There is no doubt that the audiences in Abu Dhabi couldn't get enough - filling venues and paying $200 for the top tickets.

But there were rumblings of criticism that some of the performances were below the standard that more critical audiences would expect in Europe or the US.

Imported and local cultures

With a big festival of mainly Western classical music, how does the community keep hold of its culture, and how have people been encourage to attend live events when it's not part of the social make up of the population?

Big crowds cheered the headline performers

"It's not been easy," says Barrett Wissman, chairman of IMG Artists who organised the festival.

"You have to have a mixture - the big names to make the headlines, local artists, both from the UAE and the Gulf to demonstrate your commitment to the culture here. But you also have to have education to engage with young people and their families and bring on a new generation."

Matthew Barley agrees: "It's easy to do a firework festival, fly the stars in and out again. But I've been working with children from all over the region on an improvisation piece at the same venue I played my concert. This is what makes this festival different. This is why it works and why you feel it can grow."

This is only the second year that there has been a charge on admission, but concerts by artists such as Lebanon's Majida al-Roumi, Tunisia's Latifa and the Iraqi oud player Naseer Shamma sold out.

Big plans

Abu Dhabi's Culture and Art Foundation is undertaking a four-year building plan for vast new premises.

Abdullah Salim al-Amri, the foundation's director, is the keeper of a plan to make Abu Dhabi the region's cultural hub.

"To preserve our culture amid the effects of globalisation we must invest in culture and arts. Today we have money, but in 50 years or 100 years who knows?

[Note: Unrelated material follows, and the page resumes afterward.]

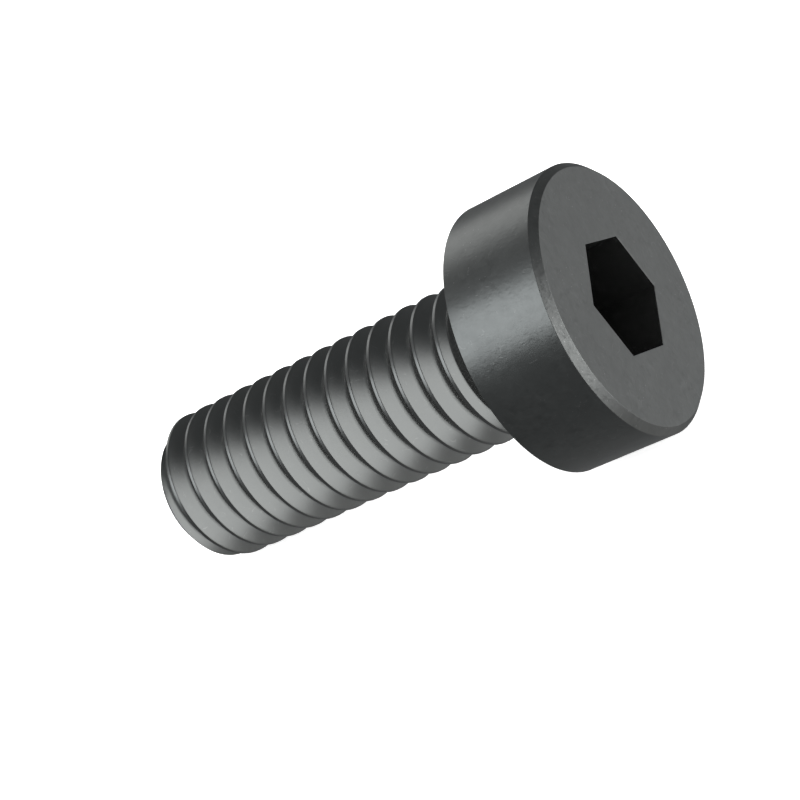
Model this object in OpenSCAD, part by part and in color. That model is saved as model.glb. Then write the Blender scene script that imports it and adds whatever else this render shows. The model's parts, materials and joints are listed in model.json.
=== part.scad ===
// Low head socket cap screw, M6 x 16, black steel, threaded up to its head.
// The screw is one piece, forged and then rolled. It is shaped upright about its own axis,
// with the bearing face under the head at z = 0, the head above it and the thread below.
// Then it is laid down, head towards +X, on the rim of its head and the crest near its tip.

/* [Head] */
// Diameter of the low cylindrical head
head_d = 9.9; // [9:0.05:12]
// Height of the head above its bearing face
head_h = 3.8; // [3.5:0.05:5]
// Width of the 45 degree chamfer round the top of the head
head_chamfer = 0.25; // [0.05:0.05:0.6]

/* [Hexagon socket] */
// Width across the flats of the socket
socket_af = 4.02; // [3:0.01:5]
// Depth of the straight hexagon walls
socket_depth = 2.8; // [1.6:0.05:3]
// Full angle of the shallow cone at the bottom of the socket
socket_cone = 150; // [120:1:170]
// Turn of the hexagon about the axis
socket_turn = 0; // [0:1:59]

/* [Neck] */
// Diameter of the plain neck under the head
neck_d = 5.12; // [5:0.02:5.6]
// Length of the neck, with its fillet and the cone at its lower end, where the groove runs out
neck_h = 2.1; // [1.7:0.05:2.5]
// Radius of the fillet between the neck and the bearing face
neck_fillet = 0.45; // [0.1:0.05:0.6]

/* [Thread] */
// Length from the bearing face to the tip
length = 16; // [10:0.5:25]
// Diameter over the crests of the thread
thread_d = 5.84; // [5.7:0.01:6]
// Distance from one turn to the next
pitch = 1; // [0.75:0.05:1.25]
// Angle about the axis where a crest meets the plane of the tip
thread_turn = 239; // [0:1:359]
// Distance from the bearing face to where the crest runs out into the neck
runout_h = 0.9; // [0.7:0.05:1.2]
// How far the chamfer at the tip reaches below the root of the thread
tip_margin = 0.03; // [0.02:0.01:0.6]
// Number of straight steps in one turn
thread_steps = 48; // [24:4:60]

/* [Hidden] */
$fn = 96;
steel = "#5a5d5e";

// The thread's flanks lean 30 degrees each. Its flat crest takes an eighth of the pitch, as on
// any metric thread, and the flat root stands for a rounded one.
flank_angle = 30;
crest_w = pitch / 8;
root_w = pitch / 6;
flank_w = (pitch - crest_w - root_w) / 2;
thread_h = flank_w / tan(flank_angle);
crest_r = thread_d / 2;
root_r = crest_r - thread_h;
tip_r = root_r - tip_margin;

// The threaded rod starts at the tip and ends inside the neck. Its run-out cone is a little
// narrower than the neck where it ends.
head_r = head_d / 2;
neck_r = neck_d / 2;
runout_step = 0.04;
rod_low = -length;
rod_high = -runout_h / 2;
runout_r = neck_r - runout_step - (rod_high + runout_h);

// Each turn has four corners: the lower root, both edges of the crest, and the upper root.
// Two spare turns run past the ends of the rod, where they fold flat onto its end faces.
turn_corners = 4;
spare_turns = 2;
turns = ceil((rod_high - rod_low) / pitch) + spare_turns;
rows = turn_corners * turns;
columns = thread_steps;

// Room between the root's cylinder and the 45 degree cones of the tip and of the run-out
function tip_room(z) = tip_r - root_r + z - rod_low;
function runout_room(z) = runout_r - root_r + rod_high - z;

// A corner on the root, which follows the cones where they cut below it
function root_corner(z) =
    let (z_in = max(rod_low, min(rod_high, z)))
    [root_r + min(0, tip_room(z_in), runout_room(z_in)), z_in];

// A corner that climbs a flank from a root at height z, as far as both cones leave room.
// way is 1 where the crest lies above that root, and -1 where it lies below.
function crest_corner(z, way) =
    let (tip_share = tip_room(z) / (thread_h - way * flank_w))
    let (runout_share = runout_room(z) / (thread_h + way * flank_w))
    let (climb = max(0, min(1, tip_share, runout_share)))
    climb == 0
        ? root_corner(z)
        : [root_r + climb * thread_h, z + way * climb * flank_w];

// Radius and height of one corner, counted along the axis from the low end of a column.
// The column's first crest is centred at height start.
function corner(start, row) =
    let (z_crest = start + floor(row / turn_corners) * pitch)
    let (z_below = z_crest - crest_w / 2 - flank_w)
    let (z_above = z_crest + crest_w / 2 + flank_w)
    let (step = row % turn_corners)
    step == 0 ? root_corner(z_below)
    : step == 1 ? crest_corner(z_below, 1)
    : step == 2 ? crest_corner(z_above, -1)
    : root_corner(z_above);

// The crest climbs by one pitch in one turn counter-clockwise, so the thread is right-handed
function start_at(angle) =
    rod_low - spare_turns * pitch + (angle - thread_turn) / 360 * pitch;

function place(point, angle) = [point[0] * cos(angle), point[0] * sin(angle), point[1]];

thread_points = [
    for (column = [0 : columns - 1])
        let (angle = thread_turn + 360 * column / columns)
        for (row = [0 : rows - 1])
            place(corner(start_at(angle), row), angle)
];

// Past the last column comes the first one again, whose corners are counted a turn later
function index(column, row) =
    column < columns
        ? column * rows + row
        : min(rows - 1, row + turn_corners);

thread_sides = [
    for (column = [0 : columns - 1])
        for (row = [0 : rows - 2])
            let (here = index(column, row))
            let (across = index(column + 1, row + 1))
            for (side = [0, 1])
                side == 0
                    ? [here, index(column, row + 1), across]
                    : [here, across, index(column + 1, row)]
];
tip_face = [for (column = [0 : columns - 1]) index(column, 0)];
top_face = [for (column = [columns - 1 : -1 : 0]) index(column, rows - 1)];

module thread() {
    polyhedron(points = thread_points, faces = concat(thread_sides, [tip_face, top_face]));
}

// Half section of the head and neck, with the fillet between them. The cone at the neck's
// lower end starts a little inside the root of the thread.
module head_section() {
    fillet_r = neck_r + neck_fillet;
    into_head = head_h / 2;
    cone_r = root_r - runout_step;
    cone_h = neck_r - cone_r;
    difference() {
        union() {
            polygon([
                [0, 0],
                [head_r, 0],
                [head_r, head_h - head_chamfer],
                [head_r - head_chamfer, head_h],
                [0, head_h]
            ]);
            polygon([
                [0, -neck_h],
                [cone_r, -neck_h],
                [neck_r, cone_h - neck_h],
                [neck_r, into_head],
                [0, into_head]
            ]);
            translate([0, -neck_fillet])
                square([fillet_r, neck_fillet + into_head]);
        }
        translate([fillet_r, -neck_fillet])
            circle(r = neck_fillet);
    }
}

// The hexagon, open at the top, with a shallow cone below its floor
module socket() {
    mouth = 1;
    floor_z = head_h - socket_depth;
    cone_r = socket_af / 2;
    cone_h = cone_r / tan(socket_cone / 2);
    translate([0, 0, floor_z])
        rotate([0, 0, socket_turn])
            cylinder(h = socket_depth + mouth, r = cone_r / cos(30), $fn = 6);
    translate([0, 0, floor_z - cone_h])
        cylinder(h = cone_h, r1 = 0, r2 = cone_r);
}

// The screw lies down until the first thread corner on its underside meets the straight
// line from the rim of the head. The underside is at angle 0 before it is laid down.
lie_angle = min([
    for (row = [0 : rows - 1])
        let (foot = corner(start_at(360), row))
        atan((head_r - foot[0]) / -foot[1])
]);

module screw() {
    color(steel)
        rotate([0, 90 - lie_angle, 0])
            difference() {
                union() {
                    rotate_extrude()
                        head_section();
                    thread();
                }
                socket();
            }
}

screw();
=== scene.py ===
# %% [markdown]
# # A black steel cap screw on a pale table
# The object is one low head socket cap screw, about 20 mm long: a short round head with a
# hexagon socket, and a thread that runs up to the head. It is one piece of alloy steel,
# forged at the head, rolled at the thread and then blackened. The CAD model already has its
# true size and lies in its true place. This lesson gives it the look of the real one: edges
# that are a little rounded, a satin black finish, and the light of a small studio.

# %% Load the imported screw
import json
import math

import bmesh
import bpy
import numpy as np
from mathutils import Matrix, Vector


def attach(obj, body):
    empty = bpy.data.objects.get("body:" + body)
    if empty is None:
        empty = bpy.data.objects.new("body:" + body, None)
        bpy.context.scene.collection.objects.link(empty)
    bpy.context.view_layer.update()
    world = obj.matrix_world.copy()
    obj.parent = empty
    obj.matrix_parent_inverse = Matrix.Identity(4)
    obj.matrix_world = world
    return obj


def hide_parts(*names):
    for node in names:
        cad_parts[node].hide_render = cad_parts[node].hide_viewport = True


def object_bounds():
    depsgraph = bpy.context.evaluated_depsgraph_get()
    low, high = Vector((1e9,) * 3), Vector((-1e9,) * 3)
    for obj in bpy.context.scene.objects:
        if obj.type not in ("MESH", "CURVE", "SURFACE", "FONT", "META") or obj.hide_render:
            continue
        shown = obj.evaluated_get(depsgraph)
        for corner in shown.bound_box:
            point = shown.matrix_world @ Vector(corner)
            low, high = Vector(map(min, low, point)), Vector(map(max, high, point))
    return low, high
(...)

We are investing in culture and arts now, to be sure we will stay a part of the international community. We don't want to be a developed country without a soul."

Central to this plan is the enormous al-Saadiyat Island development - a $27bn project with a new Guggenheim museum, the Abu Dhabi Louvre gallery, a performing arts centre and concert hall. New York University is also opening a campus on the island.

Like everything else here it's ambitious, modern and expensive - an amalgam of traditions, cultures, classical and modern.

There have been criticisms that it is impossible to "impose" culture in this way, but Barrett Wissman disagrees.

"It's the freshness that provides not just the challenge but the opportunity. No-one has become a ballet person, or an opera person, they just like coming to concerts, enjoying this new experience."